Note: We do not use, nor recommend, the vaccine for FIP as it has not been proven effective and has reportedly increased the risk of cats contracting the virus. Our guarantee does not cover kittens or cats that have received this vaccine.
Read these links for more info on FIP...
Entropian is a hereditary condition of the eye in cats and dogs, where the eyelid is inverted and causes the eyelashes to grow into the eye creating constant redness and irritation. Surgery is usually needed to correct Entropian. Luckily for breeders, it seems that Entropian is consistently passed from one generation to the next which alerts breeders to the condition being present in their gene pool.
Entropian is not a fatal condition but the surgery to correct it can be costly. It is a condition that infrequently effects all of the offspring from the parent that carries the Entropian gene. Entropian may not show up at all in some litters. The best way for us to detect Entropian in our gene pool is by first hand knowledge, if the condition exists in one of our breeding cats. We also rely on communication with people who have acquired our cats and have reported the condition.
If we encounter the Entropian gene in our breeding stock we will retire that cat from breeding.
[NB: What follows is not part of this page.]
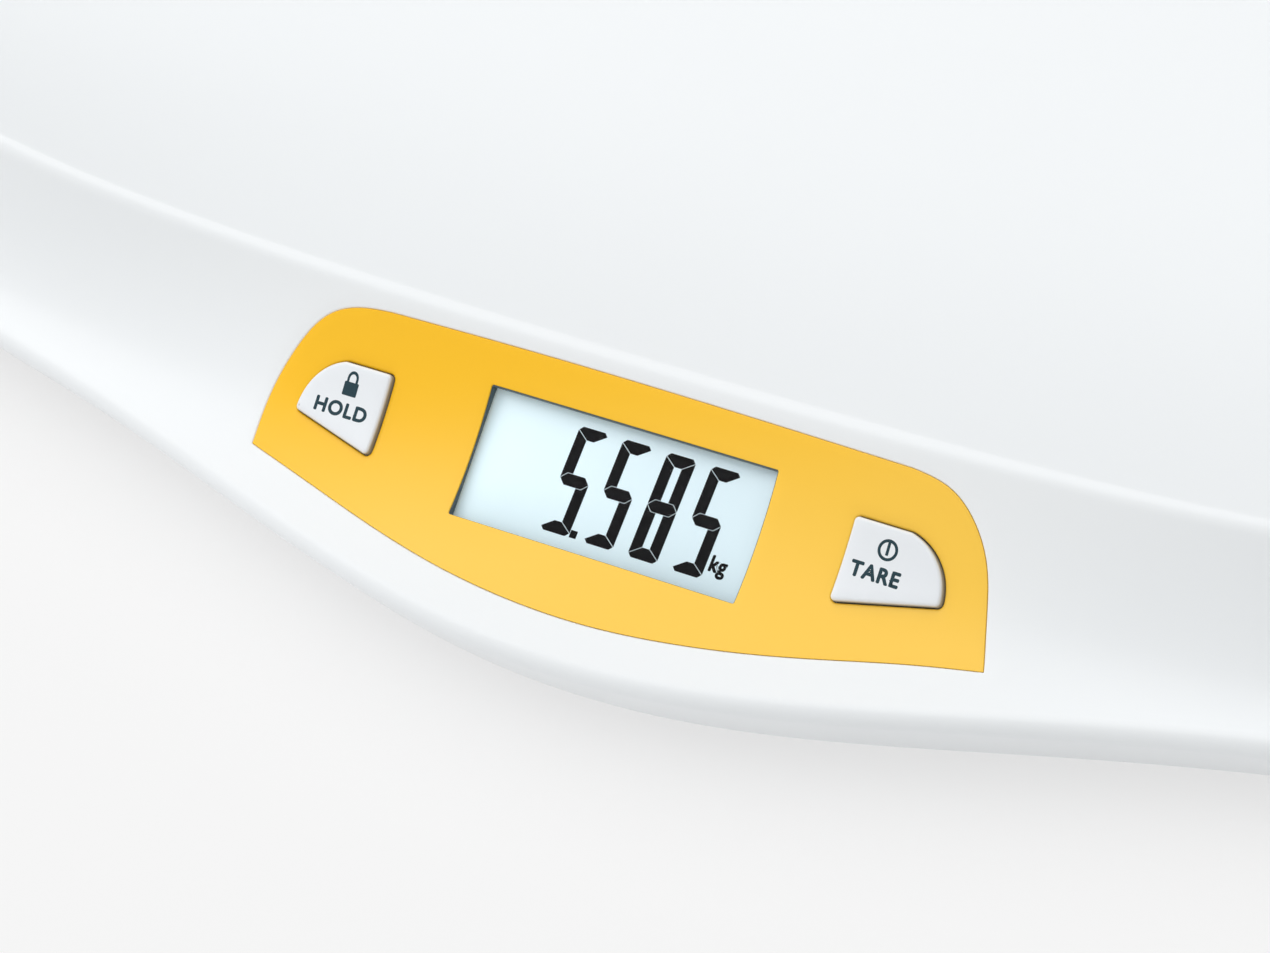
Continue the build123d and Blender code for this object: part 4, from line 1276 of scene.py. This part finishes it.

If we have placed kittens that may be at risk for Entropian we will inform the new owners. These preventative steps do not guarantee that Entropian will not appear in one of our cats, but we are more confident about detection of Entropian than we are other hereditary diseases or conditions. We do not guarantee cats we have placed who develop Entropian simply because it is not fatal and is a curable condition.